**Stated problem**
What lies from the line containing "front_cover();" through the line containing "obj.parent = None"? Print exactly those lines, with both ends, and no others.
-- START Excerpted records --
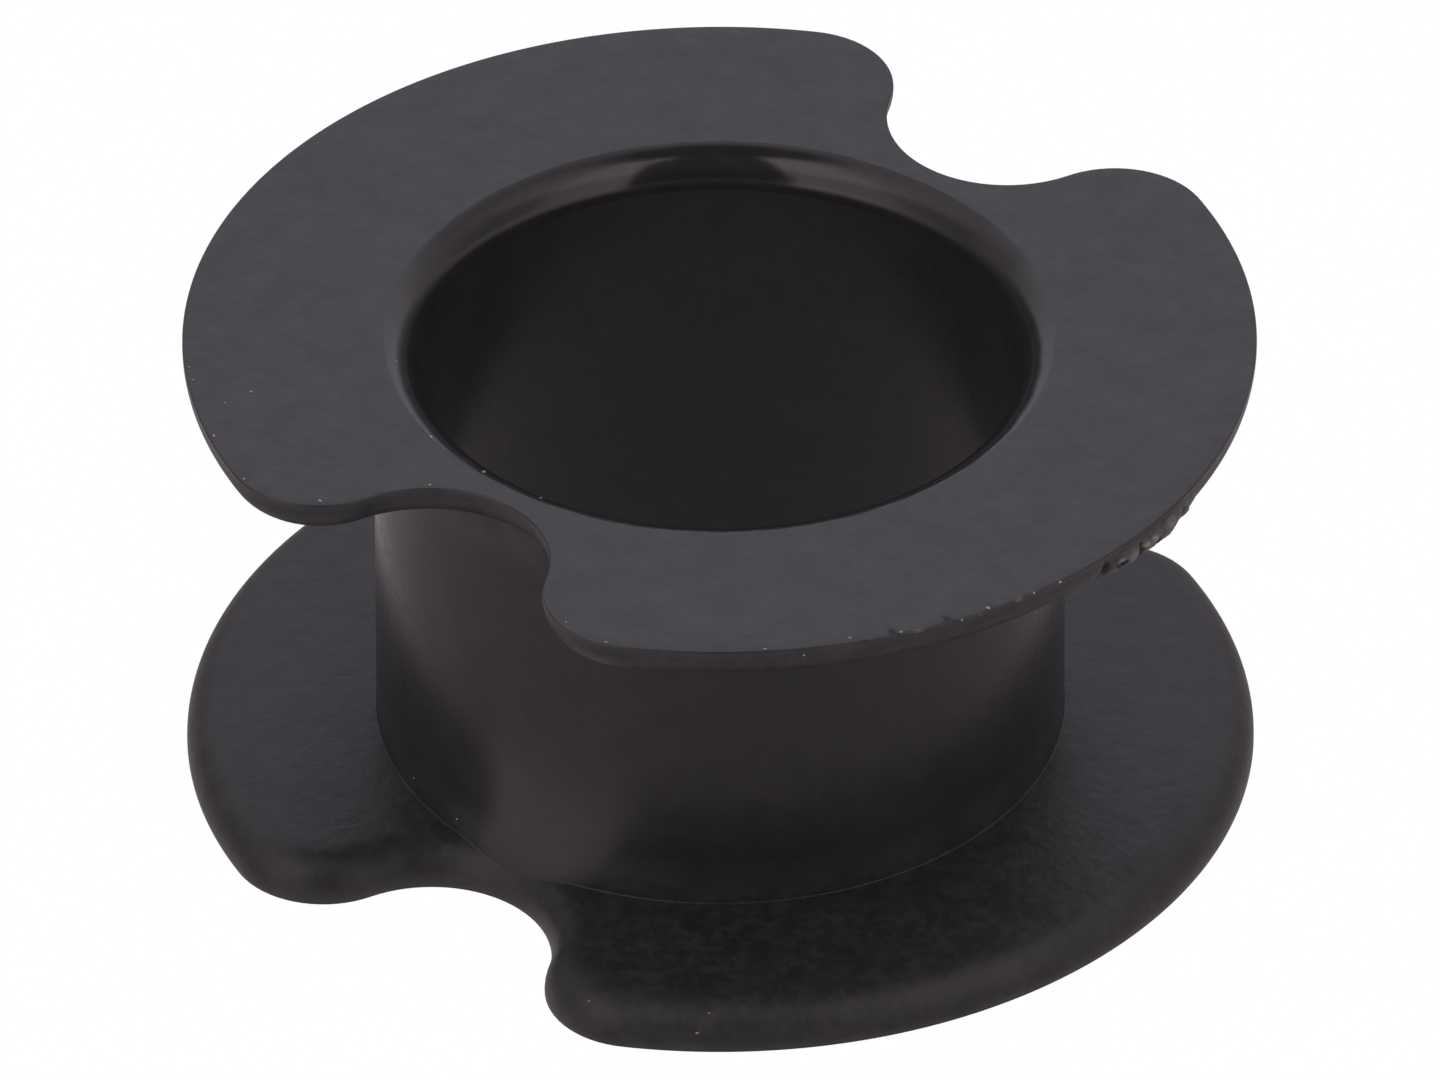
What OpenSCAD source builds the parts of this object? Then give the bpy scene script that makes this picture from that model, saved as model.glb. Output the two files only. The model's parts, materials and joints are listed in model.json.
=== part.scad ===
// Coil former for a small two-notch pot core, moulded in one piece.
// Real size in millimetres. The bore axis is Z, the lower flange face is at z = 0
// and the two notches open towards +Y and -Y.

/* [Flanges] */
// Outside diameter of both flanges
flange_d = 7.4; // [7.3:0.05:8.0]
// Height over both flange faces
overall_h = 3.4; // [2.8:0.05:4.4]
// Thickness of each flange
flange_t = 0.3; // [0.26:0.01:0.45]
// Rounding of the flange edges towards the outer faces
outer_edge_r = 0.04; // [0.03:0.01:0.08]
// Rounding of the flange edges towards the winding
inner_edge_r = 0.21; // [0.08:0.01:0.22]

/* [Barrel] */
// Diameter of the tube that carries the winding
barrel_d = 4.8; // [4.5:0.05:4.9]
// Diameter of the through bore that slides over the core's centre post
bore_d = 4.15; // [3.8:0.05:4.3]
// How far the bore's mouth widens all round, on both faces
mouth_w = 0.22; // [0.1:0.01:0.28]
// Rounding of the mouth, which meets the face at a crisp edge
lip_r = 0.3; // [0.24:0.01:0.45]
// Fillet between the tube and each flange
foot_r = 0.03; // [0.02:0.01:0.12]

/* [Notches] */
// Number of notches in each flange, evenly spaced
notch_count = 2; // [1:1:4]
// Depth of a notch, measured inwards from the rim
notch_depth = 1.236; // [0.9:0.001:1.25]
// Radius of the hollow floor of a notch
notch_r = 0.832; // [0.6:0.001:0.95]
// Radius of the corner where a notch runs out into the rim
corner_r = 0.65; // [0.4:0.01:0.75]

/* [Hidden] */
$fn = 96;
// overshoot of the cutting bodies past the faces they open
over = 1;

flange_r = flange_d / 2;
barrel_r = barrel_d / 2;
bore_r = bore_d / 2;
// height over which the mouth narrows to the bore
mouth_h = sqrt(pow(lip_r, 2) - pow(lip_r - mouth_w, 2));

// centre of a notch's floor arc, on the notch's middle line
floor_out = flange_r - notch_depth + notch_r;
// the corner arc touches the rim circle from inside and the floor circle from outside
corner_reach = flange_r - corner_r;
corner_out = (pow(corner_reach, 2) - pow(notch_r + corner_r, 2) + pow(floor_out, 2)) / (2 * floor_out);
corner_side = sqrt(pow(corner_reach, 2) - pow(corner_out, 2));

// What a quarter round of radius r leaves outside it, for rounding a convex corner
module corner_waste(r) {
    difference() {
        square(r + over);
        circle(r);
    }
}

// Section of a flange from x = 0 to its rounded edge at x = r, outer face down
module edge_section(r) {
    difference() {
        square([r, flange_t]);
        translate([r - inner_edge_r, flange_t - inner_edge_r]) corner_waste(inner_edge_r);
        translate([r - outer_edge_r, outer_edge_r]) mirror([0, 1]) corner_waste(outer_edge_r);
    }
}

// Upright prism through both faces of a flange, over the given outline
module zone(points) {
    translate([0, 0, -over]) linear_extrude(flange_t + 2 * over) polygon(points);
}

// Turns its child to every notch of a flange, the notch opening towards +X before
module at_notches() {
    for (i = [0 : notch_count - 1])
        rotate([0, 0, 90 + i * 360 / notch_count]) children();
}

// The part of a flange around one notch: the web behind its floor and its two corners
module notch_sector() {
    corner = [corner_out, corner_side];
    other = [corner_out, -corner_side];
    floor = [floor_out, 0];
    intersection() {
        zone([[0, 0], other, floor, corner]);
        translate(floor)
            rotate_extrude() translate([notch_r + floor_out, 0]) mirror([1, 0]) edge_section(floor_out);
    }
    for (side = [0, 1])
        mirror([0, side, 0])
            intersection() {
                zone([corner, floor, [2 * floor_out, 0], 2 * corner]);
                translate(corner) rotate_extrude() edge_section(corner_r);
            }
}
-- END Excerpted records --
-- START Excerpted records --
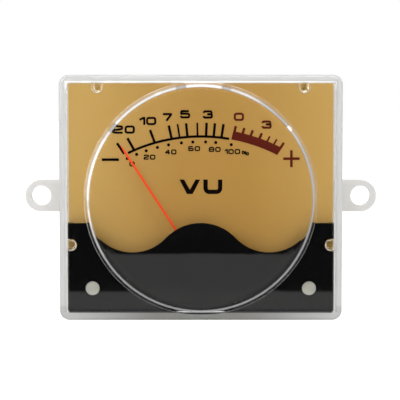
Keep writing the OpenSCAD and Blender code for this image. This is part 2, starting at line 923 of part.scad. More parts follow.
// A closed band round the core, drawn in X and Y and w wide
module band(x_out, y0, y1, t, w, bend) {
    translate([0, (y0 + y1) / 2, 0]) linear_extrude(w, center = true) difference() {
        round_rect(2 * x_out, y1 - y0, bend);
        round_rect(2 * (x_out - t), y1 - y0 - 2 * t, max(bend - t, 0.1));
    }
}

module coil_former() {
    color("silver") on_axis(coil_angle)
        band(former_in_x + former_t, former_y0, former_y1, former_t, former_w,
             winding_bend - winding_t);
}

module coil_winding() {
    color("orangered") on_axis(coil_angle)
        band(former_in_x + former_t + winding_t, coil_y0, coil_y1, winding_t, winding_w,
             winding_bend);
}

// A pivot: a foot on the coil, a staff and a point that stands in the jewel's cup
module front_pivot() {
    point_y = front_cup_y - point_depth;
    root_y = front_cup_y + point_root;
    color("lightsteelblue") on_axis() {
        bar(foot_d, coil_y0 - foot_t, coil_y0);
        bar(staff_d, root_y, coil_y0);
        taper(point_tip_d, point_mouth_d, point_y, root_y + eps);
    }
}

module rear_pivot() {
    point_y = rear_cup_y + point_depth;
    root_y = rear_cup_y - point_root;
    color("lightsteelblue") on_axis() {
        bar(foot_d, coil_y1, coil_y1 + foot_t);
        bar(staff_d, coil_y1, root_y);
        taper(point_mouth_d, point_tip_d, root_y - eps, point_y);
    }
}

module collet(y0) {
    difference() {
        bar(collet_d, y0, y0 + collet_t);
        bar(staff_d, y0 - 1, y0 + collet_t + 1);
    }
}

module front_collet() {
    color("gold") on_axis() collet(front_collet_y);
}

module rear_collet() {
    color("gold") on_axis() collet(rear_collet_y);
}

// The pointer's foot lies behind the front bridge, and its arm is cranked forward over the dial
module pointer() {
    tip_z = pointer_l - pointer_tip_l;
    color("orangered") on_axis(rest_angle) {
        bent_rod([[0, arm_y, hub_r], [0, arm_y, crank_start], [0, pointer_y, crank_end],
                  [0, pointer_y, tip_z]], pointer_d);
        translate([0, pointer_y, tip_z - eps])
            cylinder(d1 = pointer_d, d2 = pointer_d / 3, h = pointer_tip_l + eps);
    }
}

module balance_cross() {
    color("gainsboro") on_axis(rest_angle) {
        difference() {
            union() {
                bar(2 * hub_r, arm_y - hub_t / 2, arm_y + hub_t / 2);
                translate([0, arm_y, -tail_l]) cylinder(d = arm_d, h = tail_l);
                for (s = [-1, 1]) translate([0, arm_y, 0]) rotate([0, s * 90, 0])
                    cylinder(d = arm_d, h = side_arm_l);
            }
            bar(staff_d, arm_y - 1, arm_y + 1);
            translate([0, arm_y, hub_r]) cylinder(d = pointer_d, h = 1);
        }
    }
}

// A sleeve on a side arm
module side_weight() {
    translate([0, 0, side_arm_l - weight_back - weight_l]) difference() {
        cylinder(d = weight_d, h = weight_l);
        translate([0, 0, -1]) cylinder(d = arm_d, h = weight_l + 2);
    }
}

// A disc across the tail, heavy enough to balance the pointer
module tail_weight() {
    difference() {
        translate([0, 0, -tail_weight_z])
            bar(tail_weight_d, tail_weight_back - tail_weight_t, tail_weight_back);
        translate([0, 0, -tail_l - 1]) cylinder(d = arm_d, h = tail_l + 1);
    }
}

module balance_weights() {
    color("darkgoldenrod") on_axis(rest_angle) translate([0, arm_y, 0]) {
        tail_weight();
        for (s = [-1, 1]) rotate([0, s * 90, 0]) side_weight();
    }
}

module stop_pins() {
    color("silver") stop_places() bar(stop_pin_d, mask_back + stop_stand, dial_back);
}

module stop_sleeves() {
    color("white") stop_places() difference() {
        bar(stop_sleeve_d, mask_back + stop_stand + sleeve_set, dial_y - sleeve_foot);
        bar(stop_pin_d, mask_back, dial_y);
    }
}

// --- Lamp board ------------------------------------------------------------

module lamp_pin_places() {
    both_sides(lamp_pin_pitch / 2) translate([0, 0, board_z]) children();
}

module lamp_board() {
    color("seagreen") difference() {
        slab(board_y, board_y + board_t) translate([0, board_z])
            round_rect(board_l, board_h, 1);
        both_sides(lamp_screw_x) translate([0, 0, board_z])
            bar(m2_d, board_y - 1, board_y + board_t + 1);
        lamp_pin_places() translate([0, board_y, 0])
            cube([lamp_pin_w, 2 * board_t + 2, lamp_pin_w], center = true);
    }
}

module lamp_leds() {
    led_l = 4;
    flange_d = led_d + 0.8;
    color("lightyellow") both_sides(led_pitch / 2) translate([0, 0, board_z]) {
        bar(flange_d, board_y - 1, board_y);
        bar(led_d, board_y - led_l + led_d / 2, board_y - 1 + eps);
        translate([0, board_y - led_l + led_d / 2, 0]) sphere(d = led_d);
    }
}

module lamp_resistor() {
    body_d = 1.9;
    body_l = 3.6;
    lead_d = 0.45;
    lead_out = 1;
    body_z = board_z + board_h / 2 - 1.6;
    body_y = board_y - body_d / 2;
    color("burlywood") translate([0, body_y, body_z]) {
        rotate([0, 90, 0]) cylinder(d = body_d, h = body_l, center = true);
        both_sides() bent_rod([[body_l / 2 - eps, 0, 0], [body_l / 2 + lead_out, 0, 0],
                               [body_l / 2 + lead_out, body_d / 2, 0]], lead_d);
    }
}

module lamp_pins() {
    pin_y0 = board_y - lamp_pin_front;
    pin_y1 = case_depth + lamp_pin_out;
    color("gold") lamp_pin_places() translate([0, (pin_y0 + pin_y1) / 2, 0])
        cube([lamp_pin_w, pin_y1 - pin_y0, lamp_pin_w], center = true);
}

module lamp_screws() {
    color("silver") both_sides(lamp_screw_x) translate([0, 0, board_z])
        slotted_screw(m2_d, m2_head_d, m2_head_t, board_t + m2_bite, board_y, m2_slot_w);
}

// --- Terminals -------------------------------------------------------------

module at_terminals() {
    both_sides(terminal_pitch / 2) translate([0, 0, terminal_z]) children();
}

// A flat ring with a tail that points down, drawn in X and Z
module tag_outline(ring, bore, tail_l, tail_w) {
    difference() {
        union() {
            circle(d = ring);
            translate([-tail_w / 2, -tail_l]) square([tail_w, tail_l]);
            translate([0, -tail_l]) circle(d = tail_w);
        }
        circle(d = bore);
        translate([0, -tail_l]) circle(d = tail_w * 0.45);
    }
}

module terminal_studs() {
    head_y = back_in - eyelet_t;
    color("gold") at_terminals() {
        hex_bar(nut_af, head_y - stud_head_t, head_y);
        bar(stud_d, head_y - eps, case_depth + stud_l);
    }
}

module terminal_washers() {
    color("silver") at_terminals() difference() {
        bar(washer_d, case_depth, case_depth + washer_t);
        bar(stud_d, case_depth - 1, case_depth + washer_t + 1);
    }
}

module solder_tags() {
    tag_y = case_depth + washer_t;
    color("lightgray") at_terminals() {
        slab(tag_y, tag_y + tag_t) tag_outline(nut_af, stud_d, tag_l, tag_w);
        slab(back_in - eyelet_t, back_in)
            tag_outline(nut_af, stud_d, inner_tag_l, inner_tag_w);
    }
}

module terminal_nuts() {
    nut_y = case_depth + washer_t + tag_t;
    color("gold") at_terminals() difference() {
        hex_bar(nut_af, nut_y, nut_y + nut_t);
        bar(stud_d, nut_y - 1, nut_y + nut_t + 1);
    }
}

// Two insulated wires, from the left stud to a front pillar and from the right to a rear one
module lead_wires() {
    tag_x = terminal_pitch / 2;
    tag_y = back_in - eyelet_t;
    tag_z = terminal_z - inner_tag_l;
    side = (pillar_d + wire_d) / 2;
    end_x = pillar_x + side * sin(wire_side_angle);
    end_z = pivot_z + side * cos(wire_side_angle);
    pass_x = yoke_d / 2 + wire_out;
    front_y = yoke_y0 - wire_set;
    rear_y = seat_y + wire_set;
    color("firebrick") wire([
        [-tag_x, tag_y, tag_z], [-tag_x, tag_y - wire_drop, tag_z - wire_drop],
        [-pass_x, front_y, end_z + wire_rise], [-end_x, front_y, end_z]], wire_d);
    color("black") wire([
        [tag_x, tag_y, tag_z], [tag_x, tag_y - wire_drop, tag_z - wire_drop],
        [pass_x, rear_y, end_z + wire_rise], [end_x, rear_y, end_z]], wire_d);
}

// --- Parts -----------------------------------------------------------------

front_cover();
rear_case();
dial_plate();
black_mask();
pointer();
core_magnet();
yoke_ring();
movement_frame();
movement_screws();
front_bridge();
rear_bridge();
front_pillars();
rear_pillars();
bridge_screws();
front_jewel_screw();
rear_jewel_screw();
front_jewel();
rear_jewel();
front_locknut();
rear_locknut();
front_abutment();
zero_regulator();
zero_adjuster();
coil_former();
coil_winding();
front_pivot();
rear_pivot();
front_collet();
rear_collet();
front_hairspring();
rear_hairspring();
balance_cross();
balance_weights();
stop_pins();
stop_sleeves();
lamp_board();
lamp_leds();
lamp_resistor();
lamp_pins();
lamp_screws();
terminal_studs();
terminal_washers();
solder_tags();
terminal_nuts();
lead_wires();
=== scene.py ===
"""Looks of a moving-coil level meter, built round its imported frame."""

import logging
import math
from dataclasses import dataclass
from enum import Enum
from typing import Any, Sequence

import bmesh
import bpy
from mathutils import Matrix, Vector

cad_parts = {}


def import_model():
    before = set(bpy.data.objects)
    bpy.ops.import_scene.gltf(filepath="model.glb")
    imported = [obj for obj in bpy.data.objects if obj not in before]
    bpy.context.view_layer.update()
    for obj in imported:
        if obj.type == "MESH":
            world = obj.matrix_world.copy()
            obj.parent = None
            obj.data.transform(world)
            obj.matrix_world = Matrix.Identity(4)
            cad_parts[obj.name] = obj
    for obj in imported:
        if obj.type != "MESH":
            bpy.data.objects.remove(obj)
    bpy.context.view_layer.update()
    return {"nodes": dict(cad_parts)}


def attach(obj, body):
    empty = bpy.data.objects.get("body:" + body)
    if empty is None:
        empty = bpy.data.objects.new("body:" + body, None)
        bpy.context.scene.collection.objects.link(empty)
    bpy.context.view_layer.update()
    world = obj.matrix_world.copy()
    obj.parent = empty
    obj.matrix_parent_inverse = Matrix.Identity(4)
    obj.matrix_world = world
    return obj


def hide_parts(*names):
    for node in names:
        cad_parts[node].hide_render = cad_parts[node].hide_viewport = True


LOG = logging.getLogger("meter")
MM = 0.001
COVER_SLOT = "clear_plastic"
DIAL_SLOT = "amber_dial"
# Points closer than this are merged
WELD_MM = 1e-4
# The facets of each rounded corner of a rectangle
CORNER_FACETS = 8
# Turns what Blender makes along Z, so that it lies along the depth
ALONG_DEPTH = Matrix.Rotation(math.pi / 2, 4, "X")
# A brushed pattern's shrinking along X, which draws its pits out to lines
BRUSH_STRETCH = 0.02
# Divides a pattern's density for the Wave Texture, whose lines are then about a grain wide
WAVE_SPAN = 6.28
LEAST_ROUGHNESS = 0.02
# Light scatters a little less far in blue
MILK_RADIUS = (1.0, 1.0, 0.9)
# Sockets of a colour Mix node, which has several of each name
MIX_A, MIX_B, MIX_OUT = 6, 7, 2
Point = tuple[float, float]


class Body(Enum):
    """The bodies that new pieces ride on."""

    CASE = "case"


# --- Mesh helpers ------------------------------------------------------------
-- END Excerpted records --
**Exercise solution**
front_cover();
rear_case();
dial_plate();
black_mask();
pointer();
core_magnet();
yoke_ring();
movement_frame();
movement_screws();
front_bridge();
rear_bridge();
front_pillars();
rear_pillars();
bridge_screws();
front_jewel_screw();
rear_jewel_screw();
front_jewel();
rear_jewel();
front_locknut();
rear_locknut();
front_abutment();
zero_regulator();
zero_adjuster();
coil_former();
coil_winding();
front_pivot();
rear_pivot();
front_collet();
rear_collet();
front_hairspring();
rear_hairspring();
balance_cross();
balance_weights();
stop_pins();
stop_sleeves();
lamp_board();
lamp_leds();
lamp_resistor();
lamp_pins();
lamp_screws();
terminal_studs();
terminal_washers();
solder_tags();
terminal_nuts();
lead_wires();
=== scene.py ===
"""Looks of a moving-coil level meter, built round its imported frame."""

import logging
import math
from dataclasses import dataclass
from enum import Enum
from typing import Any, Sequence

import bmesh
import bpy
from mathutils import Matrix, Vector

cad_parts = {}


def import_model():
    before = set(bpy.data.objects)
    bpy.ops.import_scene.gltf(filepath="model.glb")
    imported = [obj for obj in bpy.data.objects if obj not in before]
    bpy.context.view_layer.update()
    for obj in imported:
        if obj.type == "MESH":
            world = obj.matrix_world.copy()
            obj.parent = None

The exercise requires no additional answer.